On December 7, 1942, the Japanese bombed Pearl Harbor. On board the USS West Virginia, moored at battleship row, was Mess Attendant 2nd Class Doris Miller. Miller was below decks working on the laundry when the first torpedo struck.

On the signals deck, the ship’s commanding officer, Capt. Mervyn Sharp Bennion, lay mortally wounded, refusing to leave the deck.

Miller, the ship’s heavy weight boxing champion was tasked with moving Bennion to a sheltered spot aft of the conning tower.

The ship was hit by two bombs and six torpedoes causing it to list. The port guns went silent, but the starboard guns still were operational.

Miller was ordered to feed ammo into a pair of .50-caliber Browning machine guns. As Lt. J.G. Frederic H. White fired one gun at the Japanese, Miller took control of the other gun.

“It wasn’t hard. “I just pulled the trigger and she worked fine,” recalled Miller.
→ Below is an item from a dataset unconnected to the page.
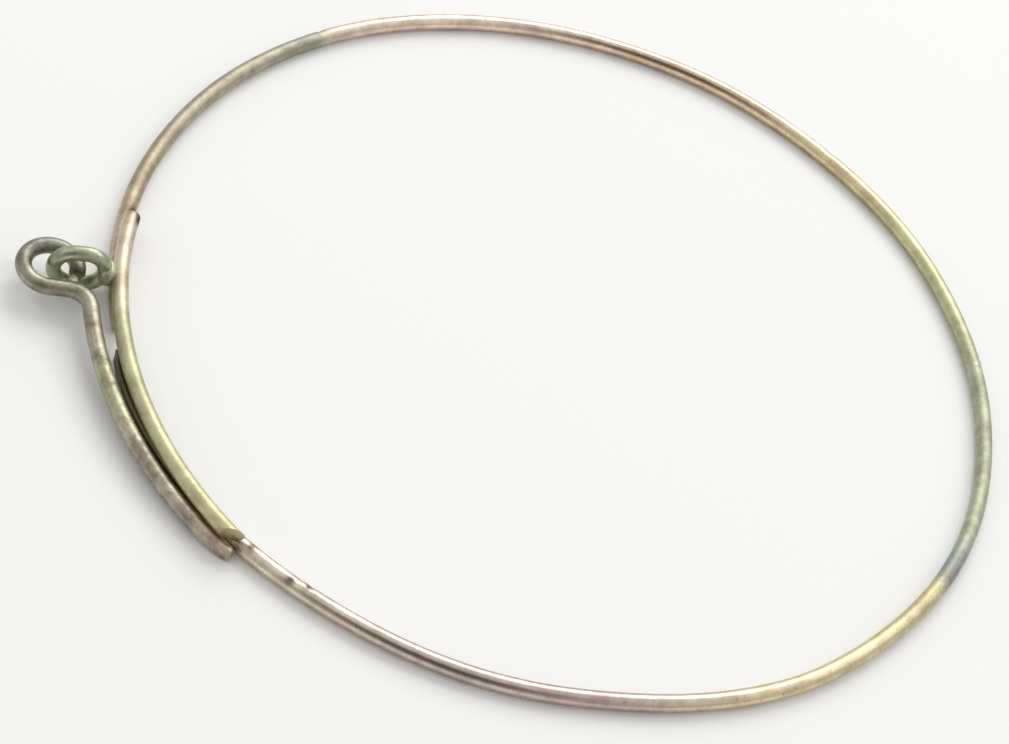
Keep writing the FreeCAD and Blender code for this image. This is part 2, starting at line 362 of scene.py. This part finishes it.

White later reported that Miller “didn’t know very much about the machine gun, but I told him what to do and he went ahead and did it. He had a good eye.”
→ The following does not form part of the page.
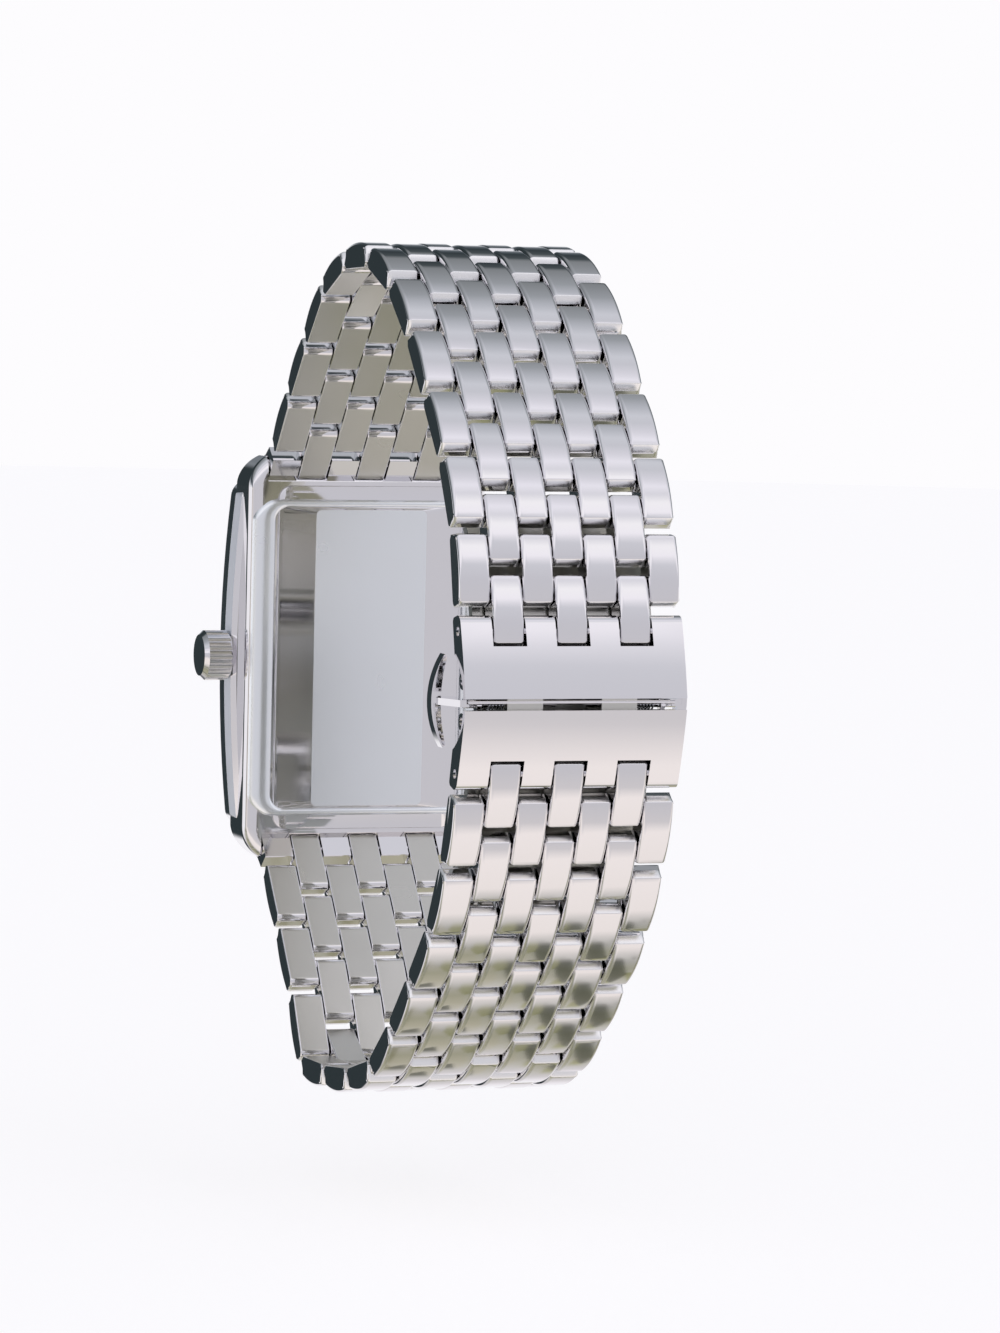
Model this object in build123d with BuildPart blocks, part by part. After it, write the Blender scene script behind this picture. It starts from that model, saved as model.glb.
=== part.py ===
"""Rectangular steel wristwatch on a seven-column link bracelet with a butterfly clasp.

Millimetres. The origin is the centre of the case back's flat outer face. +X is 3 o'clock, where the crown is,
+Z is 12 o'clock, and the dial faces -Y, so the bracelet's loop runs round the wrist space on the +Y side.
Side 1 is the bracelet half at 12 o'clock and side -1 is the half at 6 o'clock.
"""
import os
from math import asin, copysign, cos, degrees, pi, radians, sin, sqrt, tan

from build123d import *

os.makedirs("parts", exist_ok=True)

# Bracelet
BRACELET_WIDTH = 20.0
COLUMNS = 7
COLUMN_GAP = 0.08
ROW_PITCH = 3.535
ROW_OVERHANG = 1.37
CROWN_HEIGHT = 1.2
SHOULDER_HEIGHT = 0.74
END_ROUND = 0.85
INNER_DEPTH = 1.15
INNER_CORNER = 0.4
SIDE_BEVEL = 0.22
PIN_RADIUS = 0.4
PIN_CLEARANCE = 0.02
PIN_RECESS = 0.25
ROWS_OF_FOUR = 11

# The loop, as angles of the four-link rows from the clasp to the case: 0 runs straight at the seam, 90 runs away
# from the case. One list for each half, because the photographed loop isn't symmetric.
HEADINGS = {
    1: [12.8, 31, 43.5, 44.5, 53.5, 71, 93, 112.5, 133.5, 136.5, 139.5],
    -1: [18.7, 31, 46, 48, 53.5, 75.5, 84, 88, 149, 139.5, 138.5],
}
COVER_TILT = 15
END_LINK_TILT = 141
LOOP_DEPTH_SHARE = 0.704
SEAM_LIFT = 0.65

# Case
CASE_WIDTH = 23.4
CASE_HEIGHT = 38.8
CASE_CORNER = 3.4
BOWED_WIDTH = 25.2
BOWED_HEIGHT = 32.8
BOW = 0.95
BOWED_CORNER = 1.6
CASE_BACK_Y = -0.55
BOWED_BACK_Y = -2.9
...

Lt. Cmdr. Johnson recalled Miller “blazing away as though he had fired one all his life.”

Out of ammunition Miller made his way down to the boat deck, helping pull sailors from the burning water, saving lives. The order was given to abandon ship. Miller would be one of the last three men to leave the West Virginia.

Later, Miller told his brother that, “with those bullets spattering all around me, it was by the grace of God that I never got a scratch.”

The after-action reports of the heroism “equal to any in the U.S. naval history” included the actions of a unknown black sailor. How to honor the heroic actions of the unnamed African-American was debated.

Miller became a catalyst for desegregation and equal opportunity. An all-black section of the U.S. Naval Training Station at Great Lakes, Ill. was created to provide equal opportunities for black recruits.

On May 27, Adm, Chester W. Nimitz presented Miller with the Navy Cross.

As part of a public campaign, Miller was assigned to promote war bond sales for two months. The son of a Texas sharecropper, Miller would address the first class of black sailors to graduate Camp Robert Smalls.

As opportunities for African Americans grew in the military. Miller was reassigned to the USS Liscome Bay as a mess attendant and was promoted to cook, third class.

His new ship was a CVE, assigned to support the Invasion of Makin.

On November 24, 1943, the Liscome’s lookout shouted, “Christ, here comes a torpedo!”

The ship’s bombs, bunker oil, aviation fuel and cannon shells exploded. The ship sank within 23 minutes.

Miller was listed as “presumed dead”. His body never recovered.